The "trick" typically offered by Nighy is his comic timing; droll and self- deprecating and shot through with an always discernible note of insecurity, it shows itself frequently in conversation, and is used to its full potential by Hare's script in The Vertical Hour. His friendship with Hare - this is his seventh time in a Hare play - has also been instrumental in easing Nighy into a less panicky relationship with his identity as an actor.
"I used to hitch-hike, when I started out," he remembers. "And I'd get in the car, and they'd say, 'what do you do?' And I'd never be able to say I act. I couldn't form the sentence. I'd say I was a stage electrician, or that I did the lights.
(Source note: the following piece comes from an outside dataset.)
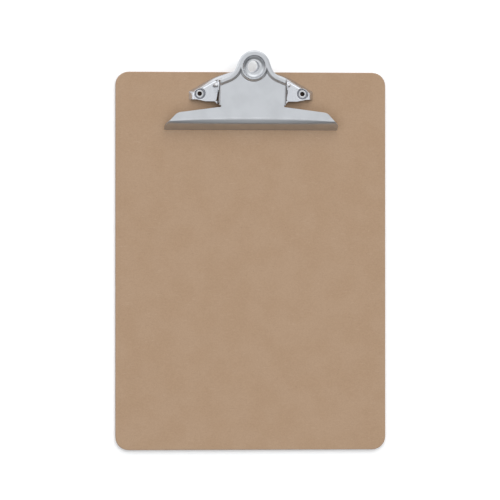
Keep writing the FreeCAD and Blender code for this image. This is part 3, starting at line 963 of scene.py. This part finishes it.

"I just didn't feel that I had earned it . . . I felt ashamed, as though I was impersonating somebody. But working with David, on Skylight and other plays, I kind of turned pro. He gave me complete respect."
Surprisingly, one of the side-effects of Nighy's turning pro was a decision to no longer do the kind of theatre of which many acting professionals dream. He decided a couple of years ago, he says, not to do any more Shakespeare.
"I retired from Shakespeare," he says, out of the side of his mouth, as though confiding an awkward predicament. "Not that anybody got to hear about it. I was probably in the bath at the time. I just thought, 'why give yourself any grief?'. I don't know how to do Shakespeare. I used to joke that it was because of the trousers. I can't operate in a pair of, you know, funny trousers. I used to joke about it. But actually, it's true. I'm not going out in front of people unless I'm in a decent sort of lounge suit. I mean, it's stupid. But it's a fact."